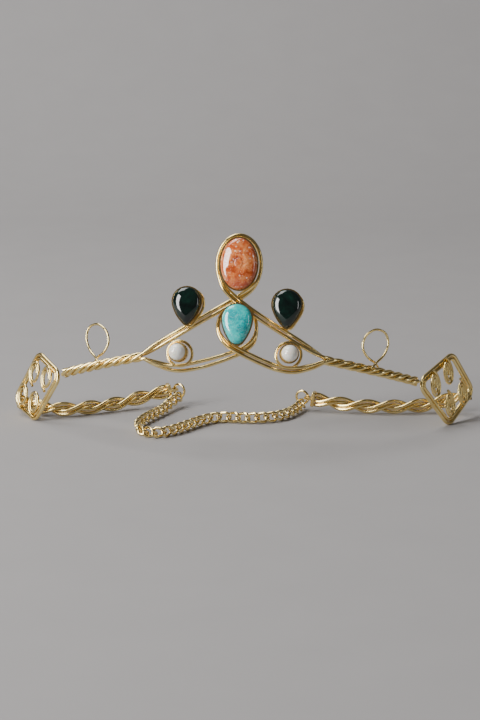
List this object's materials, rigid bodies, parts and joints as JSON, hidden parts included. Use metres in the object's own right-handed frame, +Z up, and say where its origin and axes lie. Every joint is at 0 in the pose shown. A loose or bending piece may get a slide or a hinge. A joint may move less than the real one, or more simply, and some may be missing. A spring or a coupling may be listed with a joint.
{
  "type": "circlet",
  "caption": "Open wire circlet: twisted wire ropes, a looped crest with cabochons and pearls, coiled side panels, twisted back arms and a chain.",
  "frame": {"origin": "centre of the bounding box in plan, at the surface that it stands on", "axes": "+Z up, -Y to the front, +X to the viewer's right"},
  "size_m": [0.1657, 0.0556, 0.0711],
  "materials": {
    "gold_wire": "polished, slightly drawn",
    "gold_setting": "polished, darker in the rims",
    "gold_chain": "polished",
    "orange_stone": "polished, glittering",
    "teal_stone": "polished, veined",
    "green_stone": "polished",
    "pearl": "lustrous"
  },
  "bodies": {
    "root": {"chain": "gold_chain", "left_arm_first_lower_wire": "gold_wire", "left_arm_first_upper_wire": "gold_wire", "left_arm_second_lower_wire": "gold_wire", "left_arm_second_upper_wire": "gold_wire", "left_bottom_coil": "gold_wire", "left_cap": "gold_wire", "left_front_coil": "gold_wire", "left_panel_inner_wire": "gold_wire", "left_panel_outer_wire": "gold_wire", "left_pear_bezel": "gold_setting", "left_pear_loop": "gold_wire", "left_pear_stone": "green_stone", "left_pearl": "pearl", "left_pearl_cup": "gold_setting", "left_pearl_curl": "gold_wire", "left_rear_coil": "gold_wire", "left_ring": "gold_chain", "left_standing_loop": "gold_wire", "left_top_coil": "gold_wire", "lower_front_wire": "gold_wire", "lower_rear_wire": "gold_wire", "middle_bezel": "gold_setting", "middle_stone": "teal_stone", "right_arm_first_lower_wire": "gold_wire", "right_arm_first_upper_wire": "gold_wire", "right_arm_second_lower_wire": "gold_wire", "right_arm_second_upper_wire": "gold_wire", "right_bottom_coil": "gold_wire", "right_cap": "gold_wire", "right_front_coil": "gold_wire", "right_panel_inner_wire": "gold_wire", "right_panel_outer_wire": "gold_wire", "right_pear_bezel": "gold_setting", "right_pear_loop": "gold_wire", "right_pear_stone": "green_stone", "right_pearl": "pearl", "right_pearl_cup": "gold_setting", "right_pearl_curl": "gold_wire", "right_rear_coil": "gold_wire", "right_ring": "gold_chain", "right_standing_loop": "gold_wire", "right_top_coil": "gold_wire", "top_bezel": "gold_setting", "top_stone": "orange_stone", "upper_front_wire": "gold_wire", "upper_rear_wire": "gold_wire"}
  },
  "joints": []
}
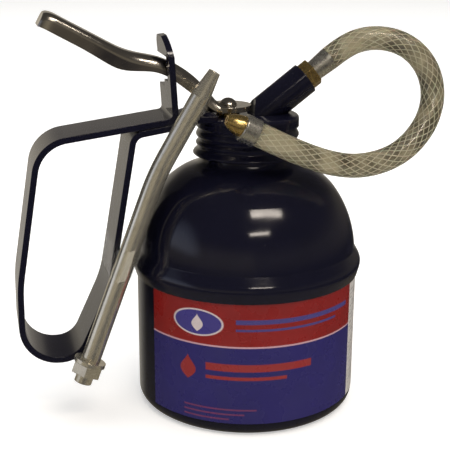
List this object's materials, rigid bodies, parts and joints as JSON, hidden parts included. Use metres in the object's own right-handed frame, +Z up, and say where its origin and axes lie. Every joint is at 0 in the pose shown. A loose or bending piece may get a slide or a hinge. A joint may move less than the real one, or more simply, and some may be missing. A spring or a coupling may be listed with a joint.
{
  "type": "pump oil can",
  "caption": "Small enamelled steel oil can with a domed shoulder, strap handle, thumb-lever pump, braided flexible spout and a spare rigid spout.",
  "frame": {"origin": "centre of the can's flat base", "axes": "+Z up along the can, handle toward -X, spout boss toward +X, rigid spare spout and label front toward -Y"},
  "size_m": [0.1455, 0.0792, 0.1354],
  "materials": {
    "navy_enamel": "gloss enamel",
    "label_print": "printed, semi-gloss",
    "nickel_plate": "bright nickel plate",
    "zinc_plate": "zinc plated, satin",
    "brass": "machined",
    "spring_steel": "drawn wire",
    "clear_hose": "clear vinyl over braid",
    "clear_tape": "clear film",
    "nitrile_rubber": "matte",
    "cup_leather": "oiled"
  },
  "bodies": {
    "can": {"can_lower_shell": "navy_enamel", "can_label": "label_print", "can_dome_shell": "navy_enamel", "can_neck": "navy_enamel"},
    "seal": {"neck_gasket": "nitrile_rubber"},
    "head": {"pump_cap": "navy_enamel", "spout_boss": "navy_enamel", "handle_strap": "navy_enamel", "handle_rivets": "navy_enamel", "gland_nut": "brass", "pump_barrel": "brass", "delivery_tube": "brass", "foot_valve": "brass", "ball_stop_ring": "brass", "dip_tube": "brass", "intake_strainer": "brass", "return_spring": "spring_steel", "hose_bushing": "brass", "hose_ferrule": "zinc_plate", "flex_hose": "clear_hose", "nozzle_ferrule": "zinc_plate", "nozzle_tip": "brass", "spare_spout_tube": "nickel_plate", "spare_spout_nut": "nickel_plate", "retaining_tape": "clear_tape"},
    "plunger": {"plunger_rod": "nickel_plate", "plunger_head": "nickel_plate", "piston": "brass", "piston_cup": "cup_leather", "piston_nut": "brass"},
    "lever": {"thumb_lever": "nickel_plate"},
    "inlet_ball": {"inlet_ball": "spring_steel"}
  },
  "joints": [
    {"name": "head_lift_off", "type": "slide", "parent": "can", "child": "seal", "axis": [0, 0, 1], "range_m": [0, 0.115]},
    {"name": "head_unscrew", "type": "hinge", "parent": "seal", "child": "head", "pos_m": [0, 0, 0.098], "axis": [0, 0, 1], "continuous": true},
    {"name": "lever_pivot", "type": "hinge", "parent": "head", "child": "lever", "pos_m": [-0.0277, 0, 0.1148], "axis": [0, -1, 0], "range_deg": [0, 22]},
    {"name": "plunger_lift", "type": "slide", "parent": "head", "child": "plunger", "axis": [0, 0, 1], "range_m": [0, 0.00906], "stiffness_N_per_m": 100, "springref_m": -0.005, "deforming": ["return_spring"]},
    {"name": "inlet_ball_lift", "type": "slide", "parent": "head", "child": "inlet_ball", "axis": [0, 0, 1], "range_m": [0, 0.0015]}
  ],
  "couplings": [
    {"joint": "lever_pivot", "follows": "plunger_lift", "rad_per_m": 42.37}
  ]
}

◇ ◇ ◇

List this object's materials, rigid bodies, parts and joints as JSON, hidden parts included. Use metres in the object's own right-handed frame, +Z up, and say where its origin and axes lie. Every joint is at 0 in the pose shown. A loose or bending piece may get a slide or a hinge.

◇ ◇ ◇

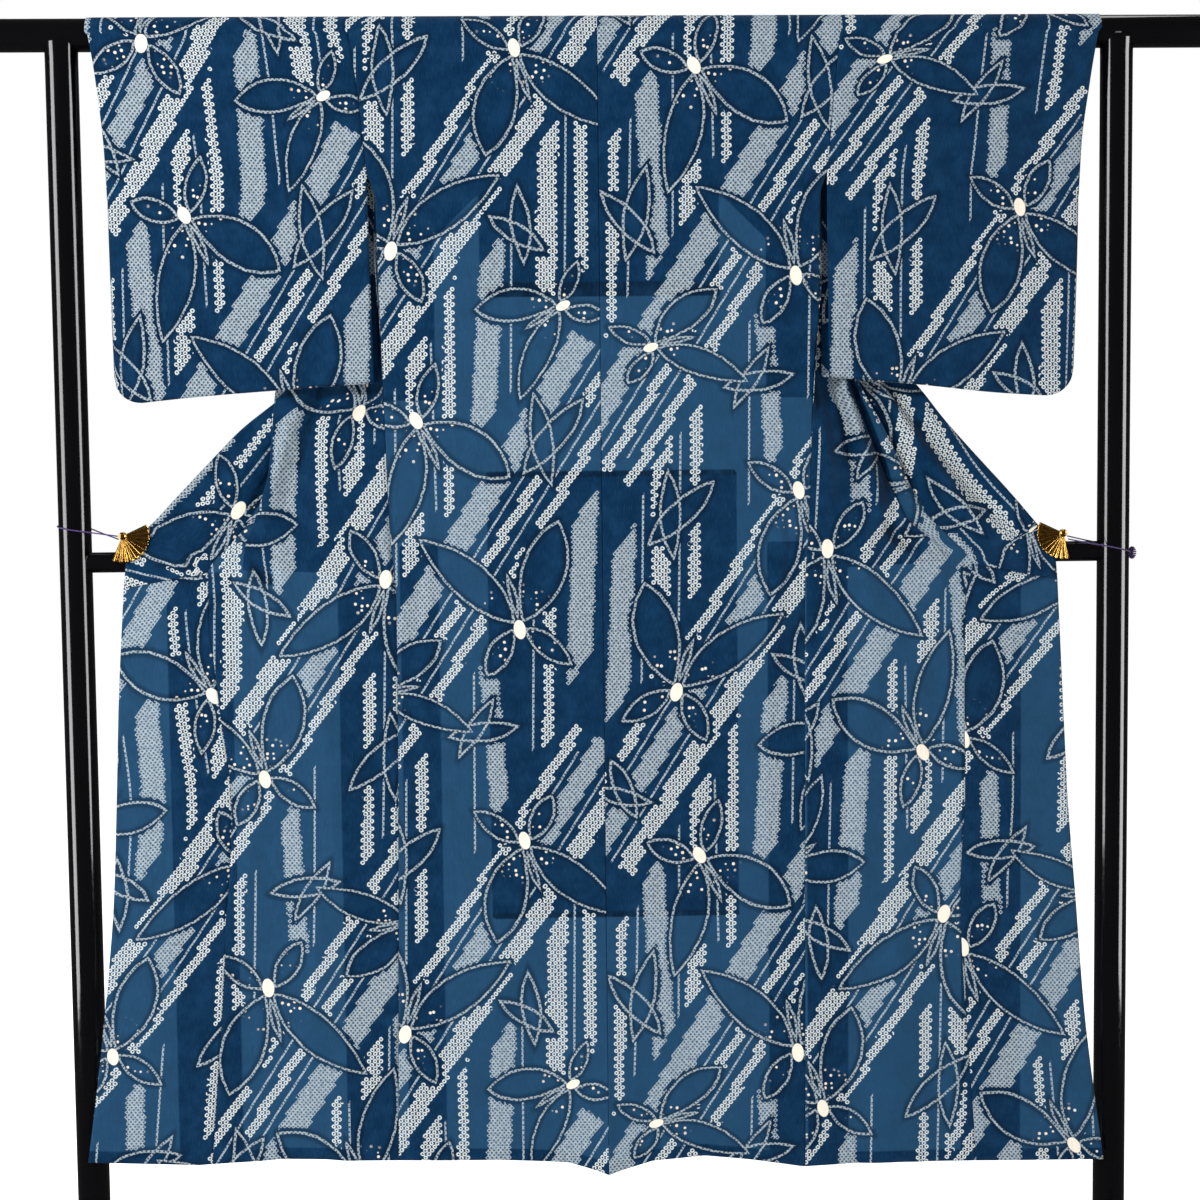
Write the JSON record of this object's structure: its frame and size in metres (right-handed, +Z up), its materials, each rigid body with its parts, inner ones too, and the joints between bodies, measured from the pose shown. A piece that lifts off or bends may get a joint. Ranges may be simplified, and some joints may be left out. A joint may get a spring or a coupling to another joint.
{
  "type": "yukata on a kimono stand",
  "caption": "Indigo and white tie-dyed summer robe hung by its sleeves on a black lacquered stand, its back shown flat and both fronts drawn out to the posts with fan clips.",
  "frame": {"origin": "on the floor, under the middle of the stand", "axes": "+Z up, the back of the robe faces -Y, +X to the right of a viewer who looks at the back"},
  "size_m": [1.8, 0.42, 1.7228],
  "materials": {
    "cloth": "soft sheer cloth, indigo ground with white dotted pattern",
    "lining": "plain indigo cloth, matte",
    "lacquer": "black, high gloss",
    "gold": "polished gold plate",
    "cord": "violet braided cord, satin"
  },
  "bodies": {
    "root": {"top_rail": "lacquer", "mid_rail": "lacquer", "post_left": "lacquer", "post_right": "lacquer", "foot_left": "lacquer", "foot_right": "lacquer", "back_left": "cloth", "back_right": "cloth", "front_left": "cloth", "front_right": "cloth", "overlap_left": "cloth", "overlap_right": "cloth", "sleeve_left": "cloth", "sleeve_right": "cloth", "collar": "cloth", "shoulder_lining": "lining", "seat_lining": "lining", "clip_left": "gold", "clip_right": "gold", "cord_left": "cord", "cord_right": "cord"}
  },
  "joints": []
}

◇ ◇ ◇

→ EXERCISE DETAILS
In the records above, locate the lines holding the word "that". Copy each of them.

→ EXERCISE RESPONSE
  "frame": {"origin": "centre of the bounding box in plan, at the surface that it stands on", "axes": "+Z up, -Y to the front, +X to the viewer's right"},
Write the JSON record of this object's structure: its frame and size in metres (right-handed, +Z up), its materials, each rigid body with its parts, inner ones too, and the joints between bodies, measured from the pose shown. A piece that lifts off or bends may get a joint. Ranges may be simplified, and some joints may be left out. A joint may get a spring or a coupling to another joint.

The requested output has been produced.